I realized that the very tasks that I felt forced to complete were actually the “easy” part for someone else. I learned that I had nothing to prove – not to myself or to anyone else. I didn’t need to be the expert in everything. It was enough that I was the expert in my own domain.
As I reflect back on that conversation held that morning with my neighbor, I can see how much accumulated wisdom I have gained in my hard-won entrepreneurial journey. I worked hard, I learned so much, I had fun, I struggled, I grew. I built up a network of wonderful and empowering humans, I made new friends, I had countless incredible clients, and still I grew. Four years into that journey I am still growing. I am still facing challenges, though the nature and scale of them have changed drastically.
My coaching practice is full, and I am ready to expand my business model to meet the needs of the community of leaders that I serve.
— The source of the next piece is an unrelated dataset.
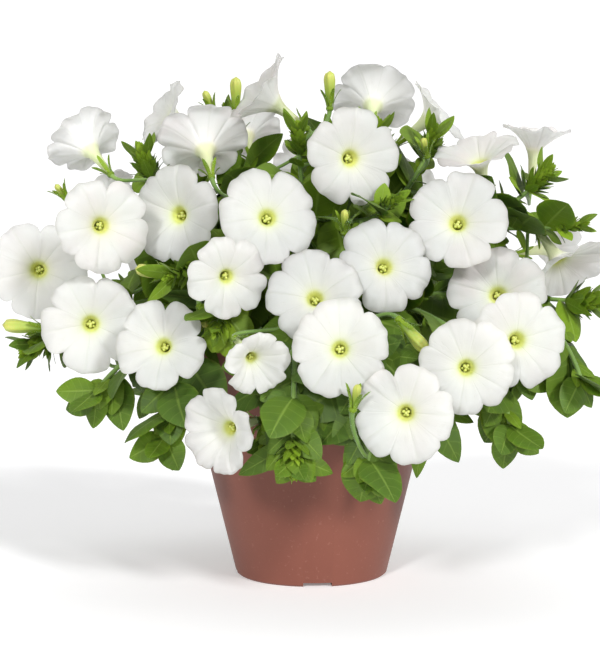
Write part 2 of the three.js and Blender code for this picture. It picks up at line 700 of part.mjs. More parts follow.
// A bloom: a narrow funnel that opens into a shallow five-lobed trumpet. Each lobe has round shoulders
// and a slight dent, and there is a notch between lobes.
function bloomSolid(bloom, number) {
  const axis = facing(bloom.faces);
  const level = squareTo(Math.abs(axis.z) > 0.9 ? new THREE.Vector3(0, -1, 0) : up, axis);
  const beside = axis.clone().cross(level);
  const throat = new THREE.Vector3(...bloom.place);
  const radius = bloom.width / 2;
  const throatRadius = radius * throatRatio;
  const cup = (1 - bloom.open) * radius;
  const onAxis = (height) => throat.clone().addScaledVector(axis, height);
  const skin = new Skin();
  const plainRing = (height, size, count) =>
    skin.ring(circle(onAxis(height), level, beside, size, evenTurns(count, bloom.notch)));
  const limbSize = throatRadius + (radius * 0.93 - throatRadius) * limbPart;
  const limbPoints = circle(onAxis(0), level, beside, limbSize, evenTurns(10, bloom.notch));
  limbPoints.forEach((point, i) => {
    const ripple = (2 * chance(number, i, 3) - 1) * limbRipple;
    const fold = i % 2 === 0 ? limbFold.valley : limbFold.ridge;
    point.addScaledVector(axis, limbHeight + cup * limbPart + ripple + fold);
  });
  const edgeTurns = [];
  const edgeRadii = [];
  const edgeHeights = [];
  for (let lobe = 0; lobe < 5; lobe++) {
    const grow = 1 + (2 * chance(number, lobe, 5) - 1) * lobePlay;
    lobeOutline.forEach(([turn, share, height], k) => {
      const ripple = (2 * chance(number, 4 * lobe + k, 7) - 1) * rimRipple;
      edgeTurns.push(bloom.notch + 72 * lobe + turn);
      edgeRadii.push(radius * share * grow);
      edgeHeights.push(rimHeight + height + cup + ripple);
    });
  }
  const edge = circle(onAxis(0), level, beside, edgeRadii, edgeTurns).map((point, i) =>
    point.addScaledVector(axis, edgeHeights[i]));
  const base = plainRing(-tubeLength, tubeBaseRadius, 5);
  const throatBack = plainRing(-throatWall, throatRadius + 0.8, 10);
  const rim = skin.ring(edge);
  const limb = skin.ring(limbPoints);
  const mouth = plainRing(0, throatRadius, 10);
  skin.startCap(base);
  const rings = [base, throatBack, rim, limb, mouth];
  for (let i = 1; i < rings.length; i++) skin.band(rings[i - 1], rings[i]);
  skin.point(mouth, skin.add(onAxis(-throatDepth)));
  return skin.solid();
}

// A leaf: a flat-topped blade with a keel below, which narrows to a point inside its shoot. Each
// station gives the part of the length, the part of the half width and the depth of the keel.
const leafShapes = {
  large: [[0.3, 0.74, leafNeckDepth], [0.67, 0.97, keelDepth]],
  small: [[0.55, 1, keelDepth]],
};

function leafStations(length) {
  return length > 25 ? leafShapes.large : leafShapes.small;
}

function leafPoint(leaf, part) {
  const drop = leaf.sag * part * part * leaf.length;
  return leaf.base
    .clone()
    .addScaledVector(leaf.along, part * leaf.length)
    .addScaledVector(leaf.face, -drop);
}

function leafHalfWidth(leaf, share) {
  return (share * leaf.length * leaf.widthRatio) / 2;
}

function leafSolid(leaf) {
  const skin = new Skin();
  const side = leaf.face.clone().cross(leaf.along);
  const root = skin.add(leaf.base.clone().addScaledVector(leaf.along, -leafRootDepth));
  let last = null;
  for (const [part, share, depth] of leafStations(leaf.length)) {
    const centre = leafPoint(leaf, part);
    const half = leafHalfWidth(leaf, share);
    const ring = skin.ring([
      centre.clone().addScaledVector(side, half),
      centre.clone().addScaledVector(side, -half),
      centre.clone().addScaledVector(leaf.face, -depth),
    ]);
    if (last) skin.band(last, ring);
    else skin.startPoint(root, ring);
    last = ring;
  }
  skin.point(last, skin.add(leafPoint(leaf, 1)));
  return skin.solid();
}

// The room that a leaf needs: its blade, a little wider and thicker, without its stalk
function leafRoom(leaf) {
  const skin = new Skin();
  const side = leaf.face.clone().cross(leaf.along);
  const [aboveBlade, belowBlade, besideBlade] = [1, 1.8, 0.7];
  let last = null;
  for (const [part, share] of [[0.2, 0.5], ...leafStations(leaf.length), [1, 0.1]]) {
    const centre = leafPoint(leaf, part);
    const half = leafHalfWidth(leaf, share) + besideBlade;
    const corner = (across, height) =>
      centre.clone().addScaledVector(side, across).addScaledVector(leaf.face, height);
    const ring = skin.ring([
      corner(half, aboveBlade),
      corner(-half, aboveBlade),
      corner(-half, -belowBlade),
      corner(half, -belowBlade),
    ]);
    if (last) skin.band(last, ring);
    else skin.startCap(ring);
    last = ring;
  }
  skin.endCap(last);
  return skin.solid();
}

// The ways that a leaf may turn or shrink until its place is free
const leafChoices = [1, 0.78].flatMap((size) =>
  [0, 38, -38, 76, -76, 125, -125, 180].map((turn) => ({ size, turn })));

// The leaf spots of a shoot, at even steps along it
function leafSpots(shoot) {
  const length = pathLength(shoot.grown);
  const spots = [];
  for (let at = shoot.firstLeaf; at < length - lastLeafFromTip; at += leafSpacing) {
    spots.push({ part: at / length, left: length - at });
  }
  return spots;
}

function leafAt(shoot, spot, count, choice) {
  const { point: base, heading } = placeOn(shoot.grown, spot.part);
  const first = squareTo(Math.abs(heading.z) > 0.9 ? new THREE.Vector3(1, 0, 0) : up, heading);
  const second = heading.clone().cross(first);
  const draw = (kind) => chance(shoot.number, count, kind);
  const turn = (goldenTurn * count + choice.turn + leafTurnPlay * draw(11)) * radians;
  const radial = first.multiplyScalar(Math.cos(turn)).addScaledVector(second, Math.sin(turn));
  const spread = between(leafSpread, draw(12)) * radians;
  const along = heading
    .clone()
    .multiplyScalar(Math.cos(spread))
    .addScaledVector(radial, Math.sin(spread));
  const outward = new THREE.Vector3(base.x, base.y, 0).normalize();
  const light = outward.multiplyScalar(0.65).addScaledVector(up, 0.8);
  const grown = between({ least: youngLeaf, most: oldLeaf }, Math.min(1, spot.left / fullGrownAt));
  return {
    base,
    along,
    face: squareTo(light, along),
    length: grown * between(leafLengthShare, draw(13)) * choice.size,
    sag: between(leafSag, draw(17)),
    widthRatio: leafWidthRatio,
  };
}

const colours = { pot: 0x9a5a48, peat: 0x3a2a20, leaf: 0x5c8f3b, petal: 0xf3f0f1 };
const materials = {
  pot: new THREE.MeshStandardMaterial({ color: colours.pot, roughness: 0.6, metalness: 0 }),
  peat: new THREE.MeshStandardMaterial({ color: colours.peat, roughness: 0.95, metalness: 0 }),
  leaf: new THREE.MeshStandardMaterial({ color: colours.leaf, roughness: 0.7, metalness: 0 }),
  petal: new THREE.MeshStandardMaterial({ color: colours.petal, roughness: 0.6, metalness: 0 }),
};

const plant = new THREE.Group();

function addNode(name, solid, material) {
  const mesh = new THREE.Mesh(geometryFromSolid(solid), material);
  mesh.name = name;
  plant.add(mesh);
}

function numbered(name, number) {
  return `${name}_${String(number).padStart(2, "0")}`;
}

const pot = makePot();
const peat = makePeat();
addNode("pot", pot, materials.pot);
addNode("peat", peat, materials.peat);
stand(pot);

blooms.forEach((bloom, i) => {
  const solid = bloomSolid(bloom, i + 1);
  addNode(numbered("bloom", i + 1), solid, materials.petal);
  stand(solid);
});

for (const stem of stems) {
  const trunk = growStem(stem);
  stem.shoots = [trunk];
  stem.pieces = [trunk.solid];
  stand(trunk.solid);
  for (const branch of stem.branches) {
    const shoot = growBranch(stem, trunk, branch);
    stem.shoots.push(shoot);
    stem.pieces.push(shoot.solid);
    stand(shoot.solid);
  }
}
stand(peat);

// Stalks and calyxes of the blooms, then the buds, keep clear of all but their own stem's shoots
function addStalk(stem, seat, axis, bud) {
  const own = new Set(stem.shoots.map(({ solid }) => solid));
  const others = standing.filter(({ solid }) => !own.has(solid));
  const stalk = growStalk(stem.shoots, seat, axis, others);
  if (!stalk) return false;
  let solid = stalkSolid(stalk);
  if (bud) solid = solid.add(budSolid(seat, axis, stalk.path[stalk.path.length - 1].across, bud.length));
  stem.pieces.push(solid);
  stand(solid);
  return true;
}

const stemNamed = new Map(stems.map((stem) => [stem.name, stem]));
blooms.forEach((bloom, i) => {
  const axis = facing(bloom.faces);
  const seat = new THREE.Vector3(...bloom.place).addScaledVector(axis, -tubeLength - seatGap);
  if (!addStalk(stemNamed.get(bloom.stem), seat, axis, null)) {
    throw new Error(`bloom ${i + 1} has no free way for its stalk`);
  }
});
buds.forEach((bud, i) => {
  const stem = stemNamed.get(bud.stem);
  if (!addStalk(stem, new THREE.Vector3(...bud.place), facing(bud.faces), bud)) {
    throw new Error(`bud ${i + 1} has no free way for its stalk`);
  }
});

// Leaves go on from the growing ends back, shoot by shoot, each where its room is free
for (const stem of stems) {
  for (const shoot of stem.shoots) {
    leafSpots(shoot).forEach((spot, count) => {
      const make = (choice) => leafAt(shoot, spot, count, choice);
      const leaf = firstClear(leafChoices, make, leafRoom);
      if (!leaf) return;
      const solid = leafSolid(leaf);
      stem.pieces.push(solid);
      stand(solid);
    });
  }
}

stems.forEach((stem, i) => {
  addNode(numbered("leafy_stem", i + 1), wasm.Manifold.union(stem.pieces), materials.leaf);
});

export default plant;
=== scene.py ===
# A petunia in full white bloom in its nursery pot: the looks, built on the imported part's frame.
# Units are metres and +Z is up. The side with the most blooms faces -Y.
import math

import bpy
import numpy as np
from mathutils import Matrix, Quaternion, Vector
from mathutils.bvhtree import BVHTree


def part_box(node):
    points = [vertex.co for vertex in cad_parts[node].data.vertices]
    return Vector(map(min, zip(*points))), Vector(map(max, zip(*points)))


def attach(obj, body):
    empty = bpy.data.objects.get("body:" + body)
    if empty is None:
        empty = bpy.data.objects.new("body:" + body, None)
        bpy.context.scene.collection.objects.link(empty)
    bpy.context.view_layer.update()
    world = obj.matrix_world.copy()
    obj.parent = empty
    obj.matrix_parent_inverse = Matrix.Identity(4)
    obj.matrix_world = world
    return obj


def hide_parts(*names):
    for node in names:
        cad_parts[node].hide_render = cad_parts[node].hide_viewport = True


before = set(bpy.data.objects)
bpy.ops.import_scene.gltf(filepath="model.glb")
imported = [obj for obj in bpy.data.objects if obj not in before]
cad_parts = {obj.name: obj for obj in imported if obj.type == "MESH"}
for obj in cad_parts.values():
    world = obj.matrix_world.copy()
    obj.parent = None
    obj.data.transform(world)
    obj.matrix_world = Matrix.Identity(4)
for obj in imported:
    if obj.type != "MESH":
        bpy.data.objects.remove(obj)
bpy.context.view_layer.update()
mm = 0.001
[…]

None of this would have been possible without the hard work I put in over the last few years – and my big, open eyes over the last 15-20 years as I watched the way the world works and discovered a change I believed in enough to focus all of my time on.
No matter where you begin the journey, the struggle to gain clarity (of purpose, process, etc.) can be overwhelming. But as long as you know you’re in it for the long haul, you believe in what you are building enough, and you are willing to put in the work by trial and error to get it right, you will succeed. For the life experience and learning alone is enough to count as a massive achievement.
If I could do that conversation over, I would be sure to ask, “Why did you begin this journey in the first place?” as a jumping off point to go deeper.